• Task instructions
Below are records; reproduce exactly the lines from the one that has "Keep writing the" through the one that has "chances = np.random.default_rng(31)", ends included, and nothing more.

• Extracted entries
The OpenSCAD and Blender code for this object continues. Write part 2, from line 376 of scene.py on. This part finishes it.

...

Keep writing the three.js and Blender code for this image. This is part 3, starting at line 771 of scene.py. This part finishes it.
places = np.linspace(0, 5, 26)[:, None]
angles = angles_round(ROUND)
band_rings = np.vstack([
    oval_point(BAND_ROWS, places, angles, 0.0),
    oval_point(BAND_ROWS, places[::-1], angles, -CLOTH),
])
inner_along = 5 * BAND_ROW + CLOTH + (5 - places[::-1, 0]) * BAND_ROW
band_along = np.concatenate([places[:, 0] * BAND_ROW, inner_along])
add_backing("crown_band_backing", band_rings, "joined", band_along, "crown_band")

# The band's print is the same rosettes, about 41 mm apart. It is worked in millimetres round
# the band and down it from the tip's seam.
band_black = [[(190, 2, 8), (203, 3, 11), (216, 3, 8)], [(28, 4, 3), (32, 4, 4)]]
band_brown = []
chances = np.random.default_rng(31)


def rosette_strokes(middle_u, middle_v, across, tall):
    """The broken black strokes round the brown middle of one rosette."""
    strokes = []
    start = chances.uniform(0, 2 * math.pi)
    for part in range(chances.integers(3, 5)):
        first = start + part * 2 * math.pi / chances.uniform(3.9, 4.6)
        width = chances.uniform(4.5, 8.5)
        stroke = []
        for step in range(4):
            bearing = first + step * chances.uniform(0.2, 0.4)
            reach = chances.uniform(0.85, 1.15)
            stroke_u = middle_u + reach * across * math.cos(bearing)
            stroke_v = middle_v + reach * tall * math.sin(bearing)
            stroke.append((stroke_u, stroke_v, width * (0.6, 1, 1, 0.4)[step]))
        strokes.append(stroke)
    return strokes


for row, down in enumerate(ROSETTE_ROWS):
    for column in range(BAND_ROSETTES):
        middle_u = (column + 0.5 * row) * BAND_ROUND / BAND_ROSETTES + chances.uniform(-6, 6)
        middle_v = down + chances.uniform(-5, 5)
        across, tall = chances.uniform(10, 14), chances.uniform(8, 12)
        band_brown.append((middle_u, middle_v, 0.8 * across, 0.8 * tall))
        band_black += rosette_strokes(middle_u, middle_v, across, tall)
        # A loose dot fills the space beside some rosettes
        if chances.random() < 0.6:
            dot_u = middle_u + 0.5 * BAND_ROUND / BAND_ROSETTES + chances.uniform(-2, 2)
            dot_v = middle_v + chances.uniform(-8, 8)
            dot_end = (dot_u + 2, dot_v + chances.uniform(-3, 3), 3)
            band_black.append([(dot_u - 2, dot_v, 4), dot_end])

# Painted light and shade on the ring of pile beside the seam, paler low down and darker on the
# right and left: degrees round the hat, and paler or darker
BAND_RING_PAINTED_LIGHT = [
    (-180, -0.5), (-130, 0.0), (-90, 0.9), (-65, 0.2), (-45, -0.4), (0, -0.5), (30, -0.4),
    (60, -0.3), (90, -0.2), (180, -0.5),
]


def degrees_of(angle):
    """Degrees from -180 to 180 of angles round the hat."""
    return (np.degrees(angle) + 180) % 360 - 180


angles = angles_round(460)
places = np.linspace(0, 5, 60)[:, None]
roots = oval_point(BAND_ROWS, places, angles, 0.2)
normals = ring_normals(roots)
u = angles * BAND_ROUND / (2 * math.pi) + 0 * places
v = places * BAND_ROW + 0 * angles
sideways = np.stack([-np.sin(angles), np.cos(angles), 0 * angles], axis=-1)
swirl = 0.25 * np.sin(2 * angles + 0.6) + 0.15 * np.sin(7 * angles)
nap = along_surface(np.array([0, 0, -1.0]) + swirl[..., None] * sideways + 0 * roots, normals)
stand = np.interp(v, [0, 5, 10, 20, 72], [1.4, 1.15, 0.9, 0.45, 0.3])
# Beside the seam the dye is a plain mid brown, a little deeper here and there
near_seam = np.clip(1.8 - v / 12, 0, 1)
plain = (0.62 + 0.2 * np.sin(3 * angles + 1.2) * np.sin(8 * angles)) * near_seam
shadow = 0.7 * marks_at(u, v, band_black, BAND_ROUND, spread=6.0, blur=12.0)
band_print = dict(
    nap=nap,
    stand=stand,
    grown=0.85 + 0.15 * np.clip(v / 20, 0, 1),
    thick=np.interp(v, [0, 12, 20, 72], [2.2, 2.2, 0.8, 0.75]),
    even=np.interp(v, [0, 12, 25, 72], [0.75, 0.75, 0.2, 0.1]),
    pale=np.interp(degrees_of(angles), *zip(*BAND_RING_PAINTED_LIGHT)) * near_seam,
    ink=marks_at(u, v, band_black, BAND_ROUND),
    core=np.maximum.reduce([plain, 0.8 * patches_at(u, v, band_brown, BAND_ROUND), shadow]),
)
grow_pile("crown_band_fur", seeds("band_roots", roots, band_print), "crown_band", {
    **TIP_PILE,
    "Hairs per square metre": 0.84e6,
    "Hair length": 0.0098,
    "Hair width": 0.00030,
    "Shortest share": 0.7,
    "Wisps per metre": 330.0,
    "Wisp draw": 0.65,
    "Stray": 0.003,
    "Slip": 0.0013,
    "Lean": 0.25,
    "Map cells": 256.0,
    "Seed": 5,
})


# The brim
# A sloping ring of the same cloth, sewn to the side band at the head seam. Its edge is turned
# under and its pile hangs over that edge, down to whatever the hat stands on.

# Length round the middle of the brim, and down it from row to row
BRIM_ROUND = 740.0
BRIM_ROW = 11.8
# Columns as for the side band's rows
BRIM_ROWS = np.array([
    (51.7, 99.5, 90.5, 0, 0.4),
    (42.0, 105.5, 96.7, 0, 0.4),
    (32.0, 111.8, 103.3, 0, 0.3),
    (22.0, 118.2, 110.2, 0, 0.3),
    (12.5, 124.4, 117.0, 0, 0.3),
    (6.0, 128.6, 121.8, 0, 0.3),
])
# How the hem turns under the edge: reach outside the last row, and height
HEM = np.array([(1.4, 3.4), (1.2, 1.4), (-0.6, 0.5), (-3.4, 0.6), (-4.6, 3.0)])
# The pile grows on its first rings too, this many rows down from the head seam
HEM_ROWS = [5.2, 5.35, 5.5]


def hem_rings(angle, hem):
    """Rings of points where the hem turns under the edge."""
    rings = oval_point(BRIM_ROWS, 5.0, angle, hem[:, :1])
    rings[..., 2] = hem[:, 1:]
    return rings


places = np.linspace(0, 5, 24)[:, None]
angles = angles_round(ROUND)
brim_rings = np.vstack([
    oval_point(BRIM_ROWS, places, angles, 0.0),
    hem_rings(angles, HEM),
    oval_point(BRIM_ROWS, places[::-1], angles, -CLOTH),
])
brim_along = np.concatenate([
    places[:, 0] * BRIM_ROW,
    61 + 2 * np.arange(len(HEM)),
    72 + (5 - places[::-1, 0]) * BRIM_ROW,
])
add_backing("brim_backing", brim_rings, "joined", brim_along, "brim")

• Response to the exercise
Keep writing the three.js and Blender code for this image. This is part 3, starting at line 771 of scene.py. This part finishes it.
places = np.linspace(0, 5, 26)[:, None]
angles = angles_round(ROUND)
band_rings = np.vstack([
    oval_point(BAND_ROWS, places, angles, 0.0),
    oval_point(BAND_ROWS, places[::-1], angles, -CLOTH),
])
inner_along = 5 * BAND_ROW + CLOTH + (5 - places[::-1, 0]) * BAND_ROW
band_along = np.concatenate([places[:, 0] * BAND_ROW, inner_along])
add_backing("crown_band_backing", band_rings, "joined", band_along, "crown_band")

# The band's print is the same rosettes, about 41 mm apart. It is worked in millimetres round
# the band and down it from the tip's seam.
band_black = [[(190, 2, 8), (203, 3, 11), (216, 3, 8)], [(28, 4, 3), (32, 4, 4)]]
band_brown = []
chances = np.random.default_rng(31)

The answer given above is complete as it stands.